Furthermore, telematics will revolutionize the claims process. In the near future, when you are rear-ended at a stoplight, you will not need to argue with the other driver’s insurance adjuster over who was at fault. Your telematics app will instantly generate a digital reconstruction of the crash, proving precisely that you were stopped at 0 mph for 14 seconds before experiencing a massive forward kinetic impact. This irrefutable digital evidence will allow claims to be settled by AI algorithms in minutes, rather than by human adjusters over weeks.
Final Verdict: Is the Privacy Trade-Off Worth It?
The decision to enroll in a usage-based insurance program requires a stark assessment of your personal values versus your financial realities. If you prioritize absolute digital privacy, fear the unchecked power of data brokers like LexisNexis, and reject the idea of corporate surveillance in your personal vehicle, then telematics is fundamentally incompatible with your lifestyle. You must accept that you will pay a higher, traditional premium for the luxury of keeping your location and driving habits entirely private.

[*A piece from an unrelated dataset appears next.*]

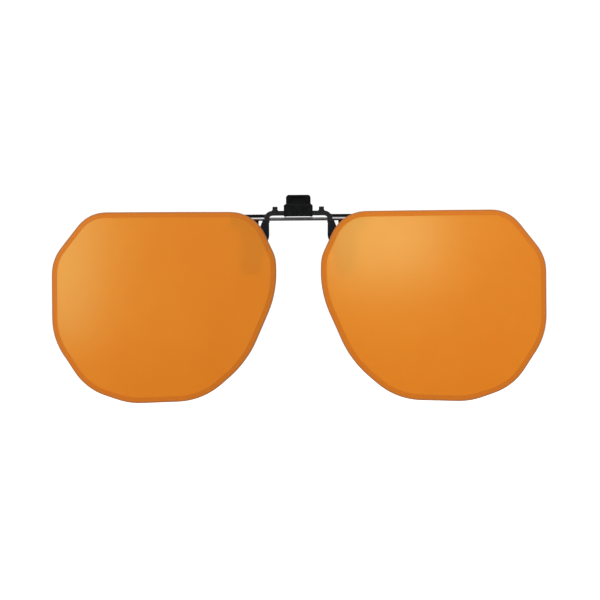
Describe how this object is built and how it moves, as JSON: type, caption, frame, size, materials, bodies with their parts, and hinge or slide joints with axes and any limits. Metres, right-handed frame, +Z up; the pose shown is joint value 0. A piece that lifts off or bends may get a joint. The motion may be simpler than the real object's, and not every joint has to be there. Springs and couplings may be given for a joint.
{
  "type": "clip-on flip-up lens pair",
  "caption": "Pair of mirror-coated flip-up lenses on a wire bridge, carried by a sprung clamp with rubber grips that clips onto spectacles beside the nose.",
  "frame": {"origin": "on the flip axis, which is the centre line of the bridge wire, half way between the lenses", "axes": "+X across the face along the flip axis, to the right as seen from the front; +Y from the lenses towards the wearer; +Z up. Left and right in the node names are as seen from the front."},
  "size_m": [0.1304, 0.0093, 0.0546],
  "materials": {
    "lens_mirror": "orange mirror coating on polycarbonate",
    "wire_steel": "polished",
    "clear_glue": "cloudy cured adhesive",
    "clamp_black": "satin black plating",
    "bush_nylon": "moulded nylon",
    "pin_steel": "ground",
    "spring_steel": "drawn wire",
    "sleeve_rubber": "matt blue-black rubber",
    "tab_plastic": "satin moulded"
  },
  "bodies": {
    "front_clamp": {"front_jaw": "clamp_black", "left_friction_bush": "bush_nylon", "right_friction_bush": "bush_nylon", "clamp_pin": "pin_steel", "left_torsion_spring": "spring_steel", "right_torsion_spring": "spring_steel", "left_locating_post": "clamp_black", "right_locating_post": "clamp_black", "left_front_sleeve": "sleeve_rubber", "right_front_sleeve": "sleeve_rubber"},
    "rear_clamp": {"rear_jaw": "clamp_black", "thumb_tab": "tab_plastic", "tab_grip": "sleeve_rubber", "left_rear_sleeve": "sleeve_rubber", "right_rear_sleeve": "sleeve_rubber"},
    "lens_carrier": {"left_lens": "lens_mirror", "right_lens": "lens_mirror", "bridge_wire": "wire_steel", "left_lens_bracket": "wire_steel", "right_lens_bracket": "wire_steel", "left_glue_pad": "clear_glue", "right_glue_pad": "clear_glue"}
  },
  "joints": [
    {"name": "clamp_hinge", "type": "hinge", "parent": "front_clamp", "child": "rear_clamp", "pos_m": [0, 0, 0.002], "axis": [1, 0, 0], "range_deg": [0, 22], "stiffness_Nm_per_rad": 0.013, "springref_deg": -68.75, "deforming": ["left_torsion_spring", "right_torsion_spring"]},
    {"name": "flip_hinge", "type": "hinge", "parent": "front_clamp", "child": "lens_carrier", "pos_m": [0, 0, 0], "axis": [-1, 0, 0], "range_deg": [0, 95]}
  ]
}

However, if you are a mathematically minded consumer looking to aggressively cut costs in an era of unprecedented inflation, telematics represents the single most powerful tool at your disposal to lower your auto insurance rates. By understanding the six pillars of tracked metrics, mastering the art of coasting, hard-mounting your phone, and vigilantly managing false-positive passenger trips, you can exploit the algorithmic nature of UBI to your financial advantage.

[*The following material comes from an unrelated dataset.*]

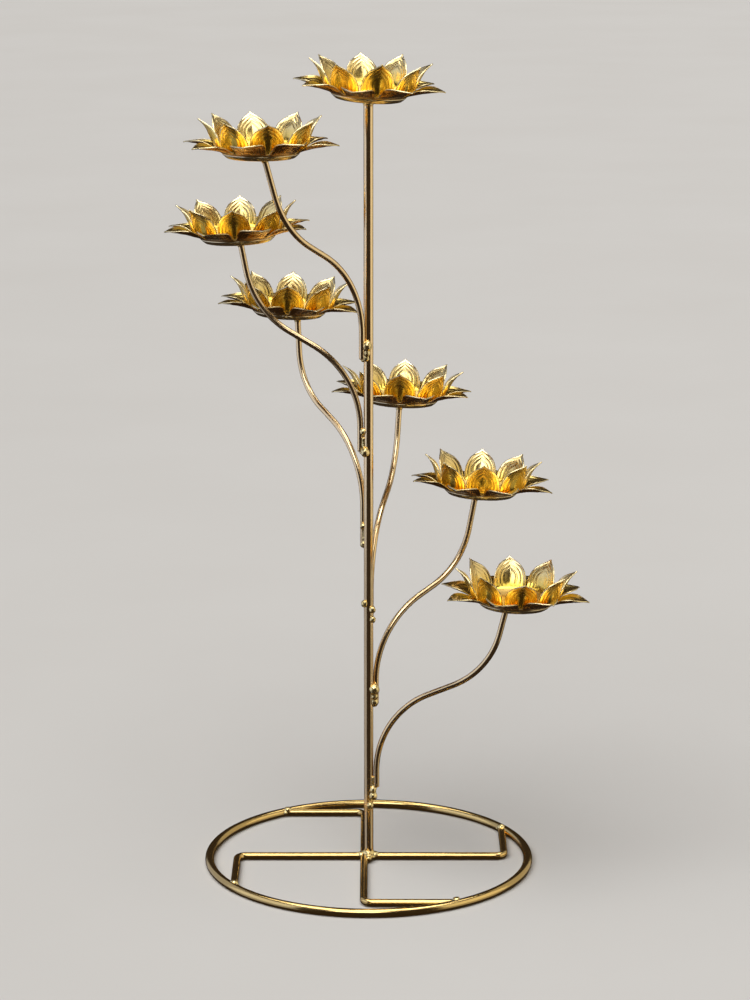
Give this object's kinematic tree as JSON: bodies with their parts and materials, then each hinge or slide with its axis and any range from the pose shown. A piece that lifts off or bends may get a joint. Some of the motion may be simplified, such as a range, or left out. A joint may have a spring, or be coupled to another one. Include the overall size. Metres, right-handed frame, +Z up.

Ultimately, usage-based insurance is not going away; it is becoming the foundational bedrock of how risk will be calculated for the next century. Whether you embrace it today through a smartphone app or are inevitably forced into it by the OEM connected-car sensors in your next vehicle purchase, understanding exactly how the telematics black box operates is now a mandatory skill for the modern driver.